The measure would establish a commission to study and address the negative effects of ocean acidification on the ecosystem and major inshore shellfisheries. The committee membership would be made up of stakeholders including fishermen, aquaculturists, scientists and legislators.

Rising levels of carbon dioxide from fossil fuel use are causing changes in ocean chemistry. As carbon dioxide and seawater combine, carbonic acid forms. Carbonic acid can dissolve the shells of shellfish, an important commercial marine resource. Over the past two centuries, ocean acidity levels have increased 30 percent.
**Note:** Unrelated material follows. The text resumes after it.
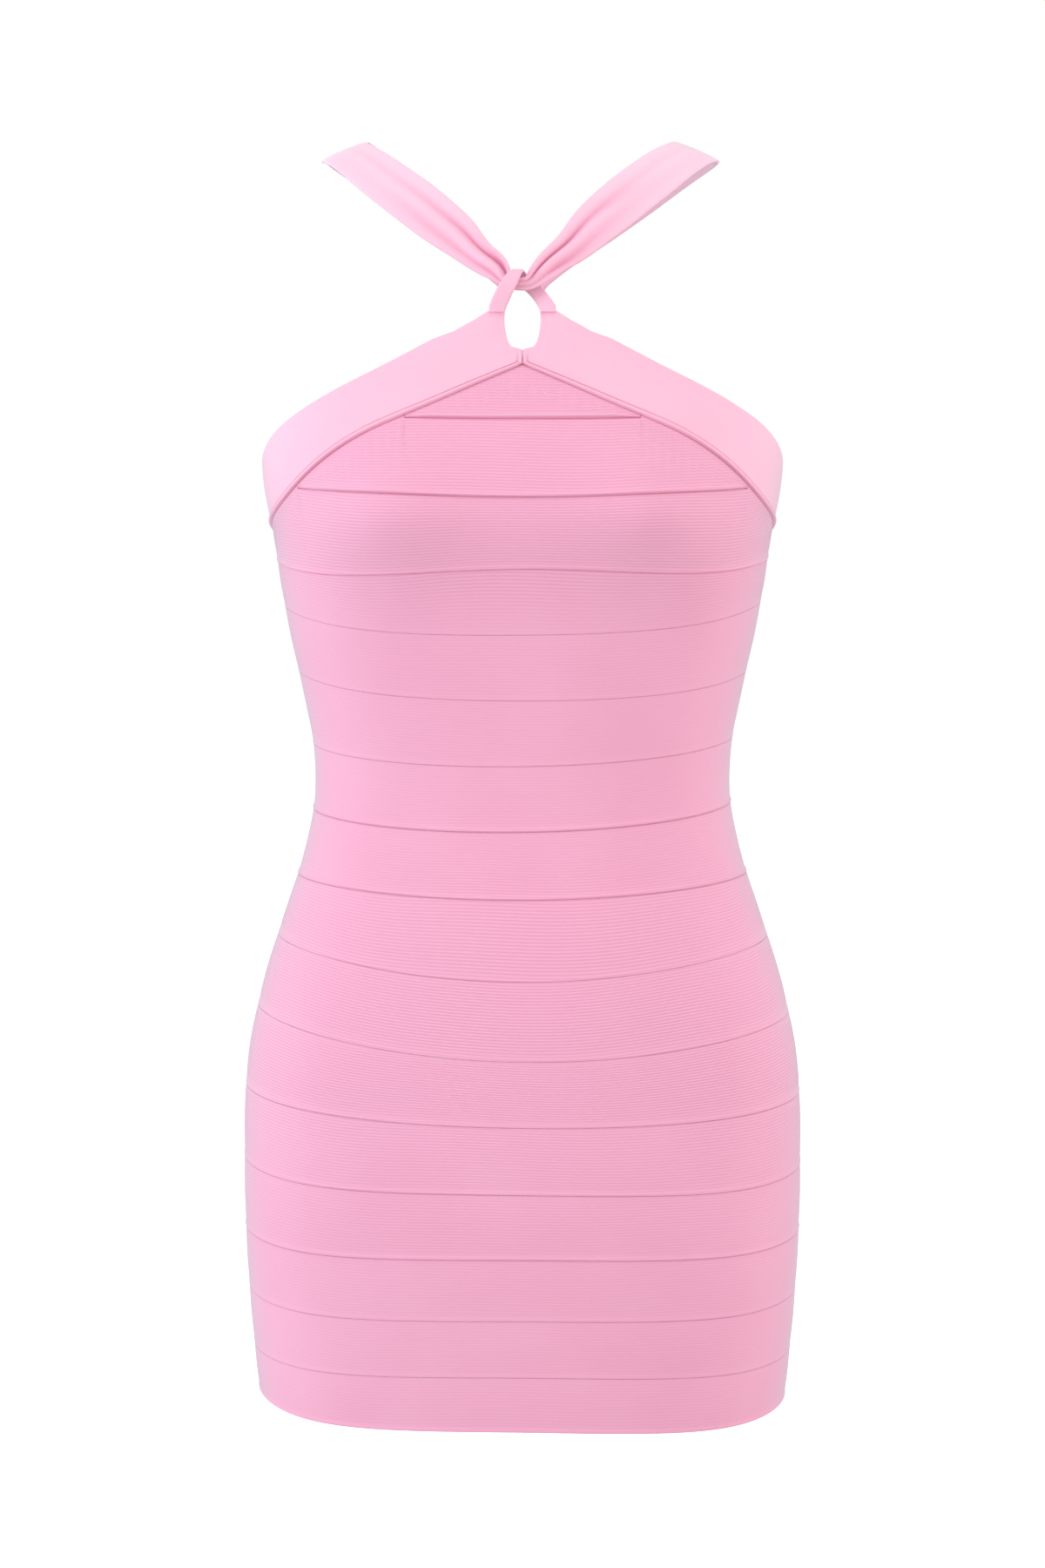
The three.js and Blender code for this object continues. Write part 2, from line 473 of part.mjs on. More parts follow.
// Flat plate from a shape drawn in X and Z, with its near face at the given Y.
function plate(shape, near, thick, curveSegments = 6) {
  const geometry = new THREE.ExtrudeGeometry(shape, { depth: thick, bevelEnabled: false, curveSegments });
  geometry.rotateX(Math.PI / 2);
  geometry.translate(0, near + thick, 0);
  return geometry;
}

// A geometry's shared corners and their triangles, with nothing else.
function bare(geometry) {
  const shape = geometry.clone();
  shape.deleteAttribute('normal');
  shape.deleteAttribute('uv');
  return mergeVertices(shape, 1e-3);
}

// One closed body from two that overlap.
function join(first, second) {
  const [a, b] = [first, second].map(bare).map(({ attributes, index }) => new wasm.Manifold(new wasm.Mesh({
    numProp: 3, vertProperties: attributes.position.array, triVerts: Uint32Array.from(index.array),
  })));
  const mesh = a.add(b).getMesh();
  return solid([...mesh.vertProperties], [...mesh.triVerts]);
}

// The slider's plate with the bail over it. Local Y is out of the cloth, and the coil's face is at Y = 0.
function sliderBody() {
  const { top, bottom, tall, thick } = SLIDER;
  const outline = new THREE.Shape();
  outline.moveTo(-bottom, -tall / 2);
  outline.lineTo(bottom, -tall / 2);
  outline.bezierCurveTo(bottom, -tall / 6, top, 0, top, tall / 3);
  outline.lineTo(top * 0.7, tall / 2);
  outline.lineTo(-top * 0.7, tall / 2);
  outline.lineTo(-top, tall / 3);
  outline.bezierCurveTo(-top, 0, -bottom, -tall / 6, -bottom, -tall / 2);
  const arch = new THREE.Shape([
    [-BAIL.down, thick / 2], [-BAIL.down + BAIL.bar, thick / 2], [-BAIL.down + BAIL.bar, BAIL.inner],
    [BAIL.up - BAIL.bar, BAIL.inner], [BAIL.up - BAIL.bar, thick / 2], [BAIL.up, thick / 2],
    [BAIL.up, BAIL.inner], [BAIL.up - BAIL.bar, BAIL.rise], [-BAIL.down + BAIL.bar, BAIL.rise],
    [-BAIL.down, BAIL.inner],
  ].map(([z, y]) => new THREE.Vector2(z, y)));
  // Drawn with Z across and Y up, then turned so that its thickness runs along X.
  const bail = new THREE.ExtrudeGeometry(arch, { depth: 2 * BAIL.half, bevelEnabled: false });
  bail.translate(0, 0, -BAIL.half);
  bail.rotateY(-Math.PI / 2);
  return join(plate(outline, SEAM_GAP, thick), bail);
}

// The pull's tab, hanging from a bar under the bail. The bar's middle is at the local origin.
function pullTab() {
  const { thick, neck, half, long, window, windowLong } = PULL;
  const outline = new THREE.Shape();
  outline.moveTo(-neck, thick / 2);
  outline.bezierCurveTo(-neck, -long * 0.4, -half, -long * 0.5, -half, -long + half);
  outline.absarc(0, -long + half, half, Math.PI, 2 * Math.PI, false);
  outline.bezierCurveTo(half, -long * 0.5, neck, -long * 0.4, neck, thick / 2);
  const hole = new THREE.Path([
    [-window, -thick / 2], [window, -thick / 2], [window, -windowLong], [-window, -windowLong],
  ].map(([x, z]) => new THREE.Vector2(x, z)));
  outline.holes.push(hole);
  return plate(outline, -thick / 2, thick);
}

const COLOURS = {
  knit: { color: 0xf3aac8, roughness: 0.8, metalness: 0 },
  tape: { color: 0xe79dbd, roughness: 0.9, metalness: 0 },
  coil: { color: 0xe9a3c0, roughness: 0.5, metalness: 0 },
  metal: { color: 0xe8a9c2, roughness: 0.35, metalness: 0.4 },
};

const dress = new THREE.Group();

function add(name, geometry, finish) {
  const mesh = new THREE.Mesh(geometry, new THREE.MeshStandardMaterial(COLOURS[finish]));
  mesh.name = name;
  dress.add(mesh);
  return mesh;
}

for (let number = 1; number <= SEAMS.length; number++) {
  add(`strip_${String(number).padStart(2, '0')}`, strip(number), 'knit');
}
add('neckband_left', neckband(-1), 'knit');
add('neckband_right', neckband(1), 'knit');
add('front_strap', strap(FRONT_STRAP, ACROSS, KNIT, shoulder(-1), shoulder(-1)), 'knit');
add('twist_loop', strap(LOOP, ACROSS_LOOP, LOOP_WALL, loopEnd, loopEnd), 'knit');
add('back_strap_left', strap(mirrored(BACK_STRAP), ACROSS, KNIT, shoulder(1), backEnd), 'knit');
add('back_strap_right', strap(BACK_STRAP, ACROSS, KNIT, shoulder(1), backEnd), 'knit');
add('zip_tape_left', zipTape(-1), 'tape');
add('zip_tape_right', zipTape(1), 'tape');
add('zip_coil', zipCoil(), 'coil');

// The slider lies on the coil just below the neckband's top, square to the cloth there.
const sliderZ = BAND.at(-1).topZ - SLIDER.drop;
const seat = offBody(180, sliderZ, BAND_WALL + BAND_PUFF);
const outward = seat.clone().sub(onBody(180, sliderZ)).normalize();
const tilt = Math.atan2(outward.z, outward.y);
const slider = add('zip_slider', sliderBody(), 'metal');
slider.position.set(0, seat.y, seat.z);
slider.rotation.x = tilt;

// The pull hangs straight down from its bar, which lies midway between the slider's plate and the bail.
const bar = new THREE.Vector3(0, (SLIDER.thick + SEAM_GAP + BAIL.inner) / 2, 0)
  .applyAxisAngle(new THREE.Vector3(1, 0, 0), tilt).add(slider.position);
const pull = add('zip_pull', pullTab(), 'metal');
pull.position.copy(bar);

export default dress;
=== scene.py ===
import math
import bpy
import numpy as np
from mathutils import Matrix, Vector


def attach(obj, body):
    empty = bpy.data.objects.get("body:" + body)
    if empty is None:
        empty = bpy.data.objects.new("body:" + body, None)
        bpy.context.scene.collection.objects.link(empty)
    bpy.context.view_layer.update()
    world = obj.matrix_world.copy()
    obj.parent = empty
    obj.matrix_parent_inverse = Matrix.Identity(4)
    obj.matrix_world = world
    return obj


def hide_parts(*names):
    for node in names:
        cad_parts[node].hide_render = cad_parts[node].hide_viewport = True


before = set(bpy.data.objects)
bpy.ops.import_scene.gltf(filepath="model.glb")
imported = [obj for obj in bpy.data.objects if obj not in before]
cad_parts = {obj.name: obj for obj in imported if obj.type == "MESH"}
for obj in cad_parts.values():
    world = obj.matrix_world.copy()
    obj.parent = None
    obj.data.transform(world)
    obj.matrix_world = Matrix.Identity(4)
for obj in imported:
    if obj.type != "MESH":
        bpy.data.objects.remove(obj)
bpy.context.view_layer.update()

# A short bodycon dress of pink bandage knit, kept in the hollow shape that it has when worn.
# Tables and sizes are in millimetres and become metres when a mesh is made. +Z is up and the front faces -Y.
# Angles are in degrees round the body from the centre front, positive towards +X; 180 is the centre back.
MM = 0.001

# Cloth
KNIT = 2.0  # wall of a strip and of a strap
SEAM_GAP = 0.3  # between two strips
CORD_TALL = 3.4  # height over which the raised cord along a strip's lower edge runs out
CORD_RISE = 0.75  # how far it stands proud
LIP = 0.8  # height of its rounded underside
HOOK = 0.24  # how far that hangs down over the strip below
LAP_TALL = 1.4  # height of the step behind a lower edge, which takes the tongue of the strip below
TONGUE = 1.0
LAP_OUT = 0.9  # how far the step reaches outwards
CREASE_TALL = 0.5  # the rounded top edge of a strip's face, beside the cord above
CREASE_DEEP = 0.35
PUFF = 0.25  # how far a strip swells between its seams
RIB_PITCH = 1.8  # from one crosswise rib of the knit to the next
RIB_WAVE = 0.5  # how far a rib wanders up and down
SEAM_SHADE_FADE = 0.55  # height over which the painted shade beside a seam fades
TAPER = 8.0  # a strip lower than this has its cord and tongue scaled down
STRIP_END = 1.5  # height of a strip's end where it runs out at the neckband
COLUMN = 2.5  # degrees between two columns of points
ZIP_HALF = 3.6  # half the space between the cloth edges along the zip
CLOSED_HALF = 0.02  # half of it below the zip
LAST_ZIP_STRIP = 11
LAST_UNDER_BAND = 4

# Neckband
BAND_WALL = 2.8
BAND_PUFF = 0.5
RIDGE_TALL = 1.9  # the raised seam along the neckband's lower edge
RIDGE_RISE = 1.3
GROOVE_UP = 3.1  # height of the sewn line above that seam
GROOVE = 0.35  # its depth
LOOP_WALL = 2.4
LOOP_END = -114.3  # height at which the loop's ends are sewn to the neckband

# Zip
ZIP_TOP, ZIP_BOTTOM = -256.0, -604.0
TAPE_IN = 0.15  # from the centre back to the tape's inner edge
TAPE_REACH = 14.0
TAPE_LIFT = 0.45  # how far the tape lies under the cloth
TAPE_WALL = 1.0
EDGE_ROUND = 0.28  # rounding of the slider and the pull
COIL_PITCH = 1.5
COIL_HALF = 2.9
COIL_ROD = 0.42  # radius of the nylon thread that the coil is wound from
COIL_UNDER = 0.1  # how far the coil's bed reaches below the cloth's inner face
COIL_RISE = 0.6  # how far the coil stands proud of the strips
COIL_PAST = 0.7  # how far a turn of the coil reaches past the middle
STITCH_X = 5.8  # from the centre back to the row of topstitching
STITCH = 2.6
STITCH_SPACE = 0.8
STITCH_ROD = 0.24


def table(names, rows):
    """The named columns of a short table, as arrays."""
    return dict(zip(names.split(), np.array(rows, float).T))


# Rings of the cloth's inner face: half width, and how far it reaches in front of and behind the side line.
FIGURE = table("z half front back", [
    (-810, 162.5, 96, 104.5), (-757, 168.2, 99, 111.5), (-691, 172.9, 103.5, 122), (-625, 173.8, 107, 128),
    (-581, 171.8, 107.5, 123), (-537, 163.6, 105.5, 111.5), (-493, 150.4, 100.5, 96), (-449, 136.1, 93.5, 80),
    (-405, 128.5, 89, 72), (-372, 130.8, 90, 75), (-328, 139.9, 94, 83), (-284, 148.7, 103, 91.5),
    (-240, 155.3, 116, 97.5), (-196, 161.3, 106, 100), (-170, 161, 94, 99), (-115, 154, 72, 92),
    (-60, 146, 54, 78),
])
SQUARE = 0.03  # how far a ring leaves an ellipse towards a rounded rectangle
CUP = {"x": 82, "z": -238, "out": 13, "wide": 40, "above": 42, "below": 30}  # fullness over each side of the bust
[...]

If left unchecked, ocean acidification could cause major losses to shellfisheries like clams, oysters, lobsters, shrimp and sea urchins and put at risk thousands of jobs and billions of dollars to the state’s economy.

Shellfish hatcheries on the West Coast have failed in recent years due to 60 to 80 percent production losses caused by ocean chemistry changes, which can take place quickly. A 2007 study by the National Oceanic and Atmospheric Administration discovered changes in ocean chemistry not expected for another 50 to 100 years on the West Coast.

Devin’s bill is one of the key legislative issues of the Environmental Priorities Coalition this year. The coalition cited research that found the Gulf of Maine is more susceptible to the effects of ocean acidification than other parts of the East Coast.